In the entries below, which lines run from the one containing "vaned_back = make_vaned_back()" to the one containing "# finish, adds"? Copy exactly those lines, ends included, and no others.

━━━━━━

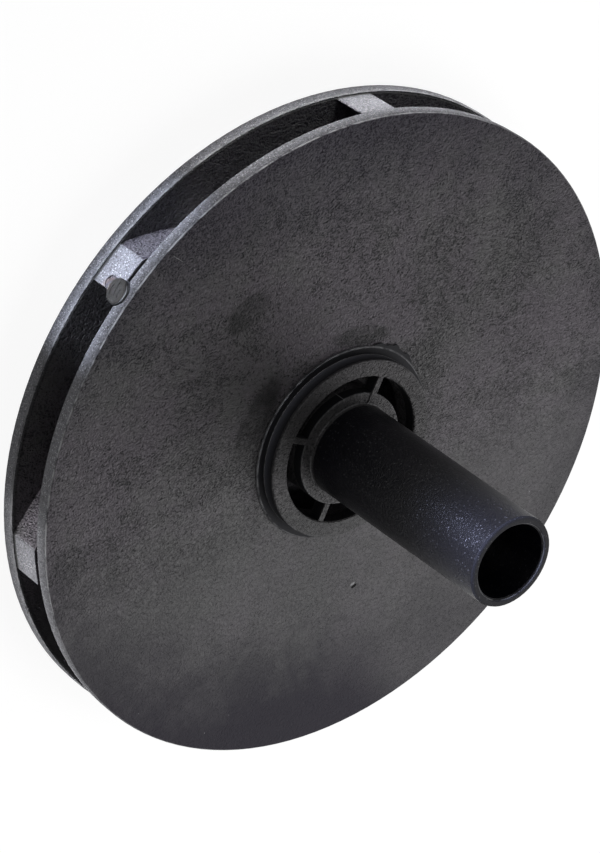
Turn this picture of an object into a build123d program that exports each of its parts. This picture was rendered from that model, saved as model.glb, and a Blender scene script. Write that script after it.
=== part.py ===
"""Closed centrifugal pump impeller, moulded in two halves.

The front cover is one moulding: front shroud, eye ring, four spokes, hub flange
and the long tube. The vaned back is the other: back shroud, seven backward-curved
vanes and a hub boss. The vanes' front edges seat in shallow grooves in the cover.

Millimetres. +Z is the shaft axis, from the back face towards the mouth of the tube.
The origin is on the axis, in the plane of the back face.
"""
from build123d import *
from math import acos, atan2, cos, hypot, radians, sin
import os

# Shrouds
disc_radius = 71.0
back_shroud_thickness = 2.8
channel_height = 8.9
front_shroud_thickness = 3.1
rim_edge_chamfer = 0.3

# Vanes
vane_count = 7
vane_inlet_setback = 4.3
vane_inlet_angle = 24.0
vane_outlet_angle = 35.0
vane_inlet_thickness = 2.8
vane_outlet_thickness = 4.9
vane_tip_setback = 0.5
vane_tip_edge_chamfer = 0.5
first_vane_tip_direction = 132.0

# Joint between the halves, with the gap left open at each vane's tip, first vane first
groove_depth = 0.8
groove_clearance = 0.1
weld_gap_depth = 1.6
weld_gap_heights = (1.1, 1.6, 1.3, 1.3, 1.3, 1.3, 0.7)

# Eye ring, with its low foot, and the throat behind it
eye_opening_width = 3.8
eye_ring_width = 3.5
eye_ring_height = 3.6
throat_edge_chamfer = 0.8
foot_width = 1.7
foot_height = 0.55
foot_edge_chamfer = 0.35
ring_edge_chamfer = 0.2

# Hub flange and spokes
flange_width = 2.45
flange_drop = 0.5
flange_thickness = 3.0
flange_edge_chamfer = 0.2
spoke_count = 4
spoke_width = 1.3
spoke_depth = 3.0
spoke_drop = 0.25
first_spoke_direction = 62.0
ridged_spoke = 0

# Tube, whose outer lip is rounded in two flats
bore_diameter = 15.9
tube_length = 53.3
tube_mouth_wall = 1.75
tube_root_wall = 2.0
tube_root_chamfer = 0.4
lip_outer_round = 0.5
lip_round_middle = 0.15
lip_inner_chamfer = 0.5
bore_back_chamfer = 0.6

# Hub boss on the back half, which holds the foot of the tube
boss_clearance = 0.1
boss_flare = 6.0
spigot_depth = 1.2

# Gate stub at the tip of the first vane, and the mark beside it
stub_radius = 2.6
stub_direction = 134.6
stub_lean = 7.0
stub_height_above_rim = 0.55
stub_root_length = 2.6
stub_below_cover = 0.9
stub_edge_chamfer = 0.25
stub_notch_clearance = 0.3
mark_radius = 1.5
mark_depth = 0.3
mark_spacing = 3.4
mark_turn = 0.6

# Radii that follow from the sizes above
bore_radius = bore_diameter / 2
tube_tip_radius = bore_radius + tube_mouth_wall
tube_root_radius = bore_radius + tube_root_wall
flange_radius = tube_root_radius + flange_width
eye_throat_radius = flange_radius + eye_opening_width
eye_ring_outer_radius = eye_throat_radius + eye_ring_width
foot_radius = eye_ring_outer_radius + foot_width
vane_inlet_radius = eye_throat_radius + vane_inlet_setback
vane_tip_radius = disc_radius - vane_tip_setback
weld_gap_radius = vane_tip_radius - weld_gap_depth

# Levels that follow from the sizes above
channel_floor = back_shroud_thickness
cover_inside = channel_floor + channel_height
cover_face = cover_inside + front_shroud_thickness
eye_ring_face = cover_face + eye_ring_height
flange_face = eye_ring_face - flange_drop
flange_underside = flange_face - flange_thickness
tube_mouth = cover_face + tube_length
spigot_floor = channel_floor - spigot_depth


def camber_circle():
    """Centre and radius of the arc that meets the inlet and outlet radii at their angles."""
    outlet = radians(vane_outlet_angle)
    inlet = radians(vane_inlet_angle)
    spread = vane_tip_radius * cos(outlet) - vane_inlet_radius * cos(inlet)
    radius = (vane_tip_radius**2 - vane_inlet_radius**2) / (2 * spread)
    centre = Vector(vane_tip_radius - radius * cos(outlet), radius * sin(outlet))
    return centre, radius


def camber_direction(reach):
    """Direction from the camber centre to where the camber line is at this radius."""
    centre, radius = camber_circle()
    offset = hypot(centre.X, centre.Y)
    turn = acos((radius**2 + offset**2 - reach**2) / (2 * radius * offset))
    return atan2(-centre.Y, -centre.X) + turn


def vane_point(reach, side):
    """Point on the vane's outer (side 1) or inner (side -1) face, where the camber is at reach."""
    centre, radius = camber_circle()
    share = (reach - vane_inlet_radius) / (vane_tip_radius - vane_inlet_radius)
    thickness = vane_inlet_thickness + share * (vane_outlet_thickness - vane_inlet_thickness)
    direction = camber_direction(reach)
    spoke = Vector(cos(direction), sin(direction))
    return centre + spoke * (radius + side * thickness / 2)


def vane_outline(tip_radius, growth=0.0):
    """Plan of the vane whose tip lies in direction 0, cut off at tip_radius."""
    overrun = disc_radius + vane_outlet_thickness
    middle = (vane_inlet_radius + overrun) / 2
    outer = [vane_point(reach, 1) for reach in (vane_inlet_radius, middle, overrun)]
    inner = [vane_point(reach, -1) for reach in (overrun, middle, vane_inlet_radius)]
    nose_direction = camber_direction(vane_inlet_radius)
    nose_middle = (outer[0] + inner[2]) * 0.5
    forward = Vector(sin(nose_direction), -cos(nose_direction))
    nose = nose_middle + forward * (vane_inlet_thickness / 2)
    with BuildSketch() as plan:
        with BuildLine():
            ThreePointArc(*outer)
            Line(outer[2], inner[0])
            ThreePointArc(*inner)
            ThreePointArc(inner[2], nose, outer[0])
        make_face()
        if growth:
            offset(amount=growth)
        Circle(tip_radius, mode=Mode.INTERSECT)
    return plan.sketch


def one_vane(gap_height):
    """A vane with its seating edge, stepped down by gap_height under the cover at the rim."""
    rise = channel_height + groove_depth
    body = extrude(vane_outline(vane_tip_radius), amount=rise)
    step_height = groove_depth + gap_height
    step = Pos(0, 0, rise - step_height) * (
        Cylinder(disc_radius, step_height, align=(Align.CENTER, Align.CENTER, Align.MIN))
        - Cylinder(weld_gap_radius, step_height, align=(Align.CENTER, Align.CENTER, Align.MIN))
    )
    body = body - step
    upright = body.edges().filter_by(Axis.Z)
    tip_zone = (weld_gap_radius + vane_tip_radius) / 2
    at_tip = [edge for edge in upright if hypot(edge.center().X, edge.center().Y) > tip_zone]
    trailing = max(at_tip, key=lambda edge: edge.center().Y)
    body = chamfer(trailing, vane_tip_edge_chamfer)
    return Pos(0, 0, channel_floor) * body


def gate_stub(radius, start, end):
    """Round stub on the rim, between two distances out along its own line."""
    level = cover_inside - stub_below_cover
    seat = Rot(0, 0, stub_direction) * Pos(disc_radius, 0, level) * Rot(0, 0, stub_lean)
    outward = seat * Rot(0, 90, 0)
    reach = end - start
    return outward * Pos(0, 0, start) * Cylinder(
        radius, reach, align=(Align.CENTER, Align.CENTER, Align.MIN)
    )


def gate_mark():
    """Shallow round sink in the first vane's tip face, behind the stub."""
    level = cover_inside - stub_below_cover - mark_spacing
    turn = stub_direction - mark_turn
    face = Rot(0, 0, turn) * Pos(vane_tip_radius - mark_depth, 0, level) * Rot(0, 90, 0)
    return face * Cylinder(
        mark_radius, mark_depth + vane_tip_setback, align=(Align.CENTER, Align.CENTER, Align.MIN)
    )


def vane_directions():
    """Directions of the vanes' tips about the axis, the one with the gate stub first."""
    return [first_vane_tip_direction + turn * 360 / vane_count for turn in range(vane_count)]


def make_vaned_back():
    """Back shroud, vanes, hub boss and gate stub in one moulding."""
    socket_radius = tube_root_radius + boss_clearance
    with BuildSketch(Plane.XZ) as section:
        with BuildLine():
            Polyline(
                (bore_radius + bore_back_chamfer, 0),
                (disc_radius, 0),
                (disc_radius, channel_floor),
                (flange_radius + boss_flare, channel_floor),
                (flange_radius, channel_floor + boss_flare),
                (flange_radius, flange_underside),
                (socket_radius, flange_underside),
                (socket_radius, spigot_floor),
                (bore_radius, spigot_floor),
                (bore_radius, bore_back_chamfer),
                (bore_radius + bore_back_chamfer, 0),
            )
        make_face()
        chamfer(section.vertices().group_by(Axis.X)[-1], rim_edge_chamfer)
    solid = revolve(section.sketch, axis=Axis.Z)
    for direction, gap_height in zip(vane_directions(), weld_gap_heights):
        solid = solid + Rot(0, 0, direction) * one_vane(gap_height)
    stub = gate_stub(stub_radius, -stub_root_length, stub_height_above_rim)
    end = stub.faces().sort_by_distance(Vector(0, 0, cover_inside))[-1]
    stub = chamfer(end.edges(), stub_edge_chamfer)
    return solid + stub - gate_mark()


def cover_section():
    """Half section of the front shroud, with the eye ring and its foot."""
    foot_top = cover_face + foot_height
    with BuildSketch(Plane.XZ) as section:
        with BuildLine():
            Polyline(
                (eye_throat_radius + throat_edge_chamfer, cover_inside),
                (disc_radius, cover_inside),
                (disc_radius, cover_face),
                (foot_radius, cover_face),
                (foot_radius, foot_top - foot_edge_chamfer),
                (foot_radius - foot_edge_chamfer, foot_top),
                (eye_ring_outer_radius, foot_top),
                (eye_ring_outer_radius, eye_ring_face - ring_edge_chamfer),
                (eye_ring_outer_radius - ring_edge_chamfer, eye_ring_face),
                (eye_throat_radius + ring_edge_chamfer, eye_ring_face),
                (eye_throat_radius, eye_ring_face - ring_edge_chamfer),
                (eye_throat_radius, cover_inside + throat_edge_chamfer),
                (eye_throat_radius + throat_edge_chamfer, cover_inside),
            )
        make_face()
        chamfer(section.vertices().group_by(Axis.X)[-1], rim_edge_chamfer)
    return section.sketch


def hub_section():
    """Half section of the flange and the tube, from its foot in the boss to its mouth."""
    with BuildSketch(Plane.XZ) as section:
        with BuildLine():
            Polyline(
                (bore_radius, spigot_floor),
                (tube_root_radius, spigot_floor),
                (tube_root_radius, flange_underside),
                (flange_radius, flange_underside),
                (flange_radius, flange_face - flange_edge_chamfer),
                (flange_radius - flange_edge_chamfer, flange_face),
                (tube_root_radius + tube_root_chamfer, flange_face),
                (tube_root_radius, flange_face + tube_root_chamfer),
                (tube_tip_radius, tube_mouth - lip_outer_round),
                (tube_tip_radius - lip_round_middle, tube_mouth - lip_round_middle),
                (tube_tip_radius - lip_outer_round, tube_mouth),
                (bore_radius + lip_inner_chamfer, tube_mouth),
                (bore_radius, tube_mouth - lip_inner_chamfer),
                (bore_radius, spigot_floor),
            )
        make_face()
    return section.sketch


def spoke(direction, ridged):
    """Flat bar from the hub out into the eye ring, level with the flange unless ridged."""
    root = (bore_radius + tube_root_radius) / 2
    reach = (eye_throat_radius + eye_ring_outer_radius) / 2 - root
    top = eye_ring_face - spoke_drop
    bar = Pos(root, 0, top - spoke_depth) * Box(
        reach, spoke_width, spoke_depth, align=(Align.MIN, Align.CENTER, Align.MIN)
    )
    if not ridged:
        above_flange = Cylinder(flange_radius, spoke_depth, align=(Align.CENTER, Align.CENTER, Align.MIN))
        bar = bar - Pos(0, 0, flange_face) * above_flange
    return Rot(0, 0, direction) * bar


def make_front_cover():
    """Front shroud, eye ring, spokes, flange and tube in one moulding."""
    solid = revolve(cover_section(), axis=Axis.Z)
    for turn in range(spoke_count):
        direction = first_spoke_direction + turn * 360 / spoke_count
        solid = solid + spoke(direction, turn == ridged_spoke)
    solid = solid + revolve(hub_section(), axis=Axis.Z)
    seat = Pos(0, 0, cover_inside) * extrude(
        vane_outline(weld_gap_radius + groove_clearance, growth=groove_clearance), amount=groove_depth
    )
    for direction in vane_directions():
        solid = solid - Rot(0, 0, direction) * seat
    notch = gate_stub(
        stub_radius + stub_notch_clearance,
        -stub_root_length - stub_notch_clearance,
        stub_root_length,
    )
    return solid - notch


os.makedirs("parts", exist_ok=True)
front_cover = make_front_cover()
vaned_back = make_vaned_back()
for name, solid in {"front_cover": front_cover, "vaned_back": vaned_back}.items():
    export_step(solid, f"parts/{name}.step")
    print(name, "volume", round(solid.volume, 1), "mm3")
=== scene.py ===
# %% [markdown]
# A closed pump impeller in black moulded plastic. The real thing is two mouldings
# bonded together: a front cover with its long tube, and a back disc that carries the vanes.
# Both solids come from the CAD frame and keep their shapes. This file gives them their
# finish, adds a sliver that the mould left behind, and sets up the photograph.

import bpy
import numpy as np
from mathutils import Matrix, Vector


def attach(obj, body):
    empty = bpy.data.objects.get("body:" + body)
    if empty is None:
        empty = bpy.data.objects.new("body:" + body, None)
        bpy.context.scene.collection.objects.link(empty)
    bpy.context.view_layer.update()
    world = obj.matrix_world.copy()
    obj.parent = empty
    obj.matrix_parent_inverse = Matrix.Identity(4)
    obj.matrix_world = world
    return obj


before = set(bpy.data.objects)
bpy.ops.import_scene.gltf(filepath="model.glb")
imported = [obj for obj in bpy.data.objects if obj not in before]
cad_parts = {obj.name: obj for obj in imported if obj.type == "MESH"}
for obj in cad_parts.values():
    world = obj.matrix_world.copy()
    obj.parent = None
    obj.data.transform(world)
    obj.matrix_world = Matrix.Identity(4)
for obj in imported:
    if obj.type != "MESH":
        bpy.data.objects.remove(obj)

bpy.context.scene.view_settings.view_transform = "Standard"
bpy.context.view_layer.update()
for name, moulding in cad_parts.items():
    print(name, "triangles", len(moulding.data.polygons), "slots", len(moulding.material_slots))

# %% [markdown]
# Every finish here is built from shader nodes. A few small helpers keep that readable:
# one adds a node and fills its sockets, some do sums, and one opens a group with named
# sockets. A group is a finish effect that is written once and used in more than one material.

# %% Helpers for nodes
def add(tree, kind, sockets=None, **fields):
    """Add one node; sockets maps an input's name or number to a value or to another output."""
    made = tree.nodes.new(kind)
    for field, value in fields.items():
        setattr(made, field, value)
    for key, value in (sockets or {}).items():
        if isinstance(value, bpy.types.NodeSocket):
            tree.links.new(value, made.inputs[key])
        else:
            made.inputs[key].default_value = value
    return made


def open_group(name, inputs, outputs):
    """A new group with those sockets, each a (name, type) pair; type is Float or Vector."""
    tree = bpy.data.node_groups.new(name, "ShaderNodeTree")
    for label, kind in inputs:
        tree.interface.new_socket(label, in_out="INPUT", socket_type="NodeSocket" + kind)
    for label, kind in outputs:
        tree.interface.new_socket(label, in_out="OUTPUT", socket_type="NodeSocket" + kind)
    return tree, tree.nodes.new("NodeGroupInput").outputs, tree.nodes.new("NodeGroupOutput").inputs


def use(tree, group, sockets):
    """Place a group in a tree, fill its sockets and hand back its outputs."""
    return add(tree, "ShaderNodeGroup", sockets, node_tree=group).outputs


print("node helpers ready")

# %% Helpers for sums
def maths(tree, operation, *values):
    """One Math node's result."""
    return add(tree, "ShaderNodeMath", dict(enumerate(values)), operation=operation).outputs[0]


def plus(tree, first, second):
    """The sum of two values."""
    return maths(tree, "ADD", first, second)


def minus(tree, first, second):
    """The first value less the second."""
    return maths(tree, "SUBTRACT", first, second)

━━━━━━

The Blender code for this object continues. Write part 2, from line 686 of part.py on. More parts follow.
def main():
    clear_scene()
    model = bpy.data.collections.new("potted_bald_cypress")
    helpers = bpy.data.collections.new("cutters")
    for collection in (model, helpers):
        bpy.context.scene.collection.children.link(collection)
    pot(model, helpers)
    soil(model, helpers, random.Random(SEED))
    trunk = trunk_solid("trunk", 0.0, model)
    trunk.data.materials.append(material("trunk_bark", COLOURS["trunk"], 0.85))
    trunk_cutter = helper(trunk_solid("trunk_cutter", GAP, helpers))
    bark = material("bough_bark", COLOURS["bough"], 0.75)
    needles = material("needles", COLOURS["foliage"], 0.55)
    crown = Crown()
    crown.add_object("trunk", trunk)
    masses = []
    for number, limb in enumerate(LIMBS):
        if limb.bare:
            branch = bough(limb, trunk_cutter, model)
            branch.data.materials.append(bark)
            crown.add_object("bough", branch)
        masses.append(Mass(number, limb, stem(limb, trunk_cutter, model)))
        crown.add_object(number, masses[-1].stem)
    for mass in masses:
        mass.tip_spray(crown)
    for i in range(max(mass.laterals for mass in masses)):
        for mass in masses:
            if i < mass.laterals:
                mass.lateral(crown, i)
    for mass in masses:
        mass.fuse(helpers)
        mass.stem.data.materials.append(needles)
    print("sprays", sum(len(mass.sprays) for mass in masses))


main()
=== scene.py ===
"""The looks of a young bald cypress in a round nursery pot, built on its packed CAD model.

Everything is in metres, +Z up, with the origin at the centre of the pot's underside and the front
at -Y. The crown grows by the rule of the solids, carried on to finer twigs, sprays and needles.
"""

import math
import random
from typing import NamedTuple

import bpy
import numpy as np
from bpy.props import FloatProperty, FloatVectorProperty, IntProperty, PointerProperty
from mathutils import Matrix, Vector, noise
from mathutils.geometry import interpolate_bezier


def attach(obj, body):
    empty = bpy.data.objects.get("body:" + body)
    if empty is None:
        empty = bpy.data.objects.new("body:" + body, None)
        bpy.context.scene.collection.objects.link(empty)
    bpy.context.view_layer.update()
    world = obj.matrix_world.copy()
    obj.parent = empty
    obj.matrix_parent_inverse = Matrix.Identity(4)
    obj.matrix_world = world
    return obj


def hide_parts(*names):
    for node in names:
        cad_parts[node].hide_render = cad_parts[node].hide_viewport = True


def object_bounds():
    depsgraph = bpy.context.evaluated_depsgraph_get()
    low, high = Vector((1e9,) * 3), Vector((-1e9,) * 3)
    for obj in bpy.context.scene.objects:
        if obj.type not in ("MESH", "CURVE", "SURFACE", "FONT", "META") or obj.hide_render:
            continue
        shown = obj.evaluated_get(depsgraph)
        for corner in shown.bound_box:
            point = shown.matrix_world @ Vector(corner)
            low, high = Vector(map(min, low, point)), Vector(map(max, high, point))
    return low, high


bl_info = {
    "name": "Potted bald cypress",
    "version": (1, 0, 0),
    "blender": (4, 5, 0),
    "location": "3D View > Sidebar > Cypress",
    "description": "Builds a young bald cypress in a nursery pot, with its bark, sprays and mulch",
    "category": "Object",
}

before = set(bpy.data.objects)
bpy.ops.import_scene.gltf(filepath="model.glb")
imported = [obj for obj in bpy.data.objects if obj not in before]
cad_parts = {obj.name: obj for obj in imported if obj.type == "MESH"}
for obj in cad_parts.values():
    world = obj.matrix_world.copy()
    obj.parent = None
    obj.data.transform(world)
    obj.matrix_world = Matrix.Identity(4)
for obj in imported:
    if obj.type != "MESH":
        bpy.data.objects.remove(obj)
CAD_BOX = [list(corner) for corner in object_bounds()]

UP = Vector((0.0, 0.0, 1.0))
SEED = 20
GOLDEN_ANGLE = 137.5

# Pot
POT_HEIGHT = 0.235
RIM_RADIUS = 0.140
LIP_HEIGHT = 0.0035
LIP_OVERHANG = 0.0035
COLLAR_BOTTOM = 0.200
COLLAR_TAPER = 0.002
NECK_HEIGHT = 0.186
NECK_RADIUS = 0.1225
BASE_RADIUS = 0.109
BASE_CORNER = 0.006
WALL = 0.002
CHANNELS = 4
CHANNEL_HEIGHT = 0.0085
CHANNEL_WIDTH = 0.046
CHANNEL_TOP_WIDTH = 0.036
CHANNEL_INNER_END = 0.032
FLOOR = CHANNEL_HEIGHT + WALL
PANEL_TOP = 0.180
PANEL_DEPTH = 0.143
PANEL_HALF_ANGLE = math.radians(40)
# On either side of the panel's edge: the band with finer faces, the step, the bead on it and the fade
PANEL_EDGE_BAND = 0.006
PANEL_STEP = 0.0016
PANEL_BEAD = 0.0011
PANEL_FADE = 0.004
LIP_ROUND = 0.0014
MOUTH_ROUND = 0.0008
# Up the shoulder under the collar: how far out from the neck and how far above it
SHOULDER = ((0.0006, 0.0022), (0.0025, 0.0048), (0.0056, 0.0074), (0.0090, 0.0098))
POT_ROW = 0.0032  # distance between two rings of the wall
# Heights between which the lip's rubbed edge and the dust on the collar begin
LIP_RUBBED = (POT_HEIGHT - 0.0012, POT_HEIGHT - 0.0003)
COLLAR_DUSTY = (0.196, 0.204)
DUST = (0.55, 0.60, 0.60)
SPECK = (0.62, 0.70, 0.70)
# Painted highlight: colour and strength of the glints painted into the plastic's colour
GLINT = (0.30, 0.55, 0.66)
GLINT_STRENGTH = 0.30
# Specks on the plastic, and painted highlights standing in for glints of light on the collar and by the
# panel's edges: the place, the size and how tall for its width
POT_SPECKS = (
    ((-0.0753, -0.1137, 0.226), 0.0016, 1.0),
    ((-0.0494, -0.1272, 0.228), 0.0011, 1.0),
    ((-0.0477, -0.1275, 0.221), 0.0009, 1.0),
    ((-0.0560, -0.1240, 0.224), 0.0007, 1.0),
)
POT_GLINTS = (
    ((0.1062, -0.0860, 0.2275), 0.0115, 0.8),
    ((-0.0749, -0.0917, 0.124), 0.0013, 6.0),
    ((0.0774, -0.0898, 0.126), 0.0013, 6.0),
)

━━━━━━

→ **Exercise response**
vaned_back = make_vaned_back()
for name, solid in {"front_cover": front_cover, "vaned_back": vaned_back}.items():
    export_step(solid, f"parts/{name}.step")
    print(name, "volume", round(solid.volume, 1), "mm3")
=== scene.py ===
# %% [markdown]
# A closed pump impeller in black moulded plastic. The real thing is two mouldings
# bonded together: a front cover with its long tube, and a back disc that carries the vanes.
# Both solids come from the CAD frame and keep their shapes. This file gives them their
# finish, adds a sliver that the mould left behind, and sets up the photograph.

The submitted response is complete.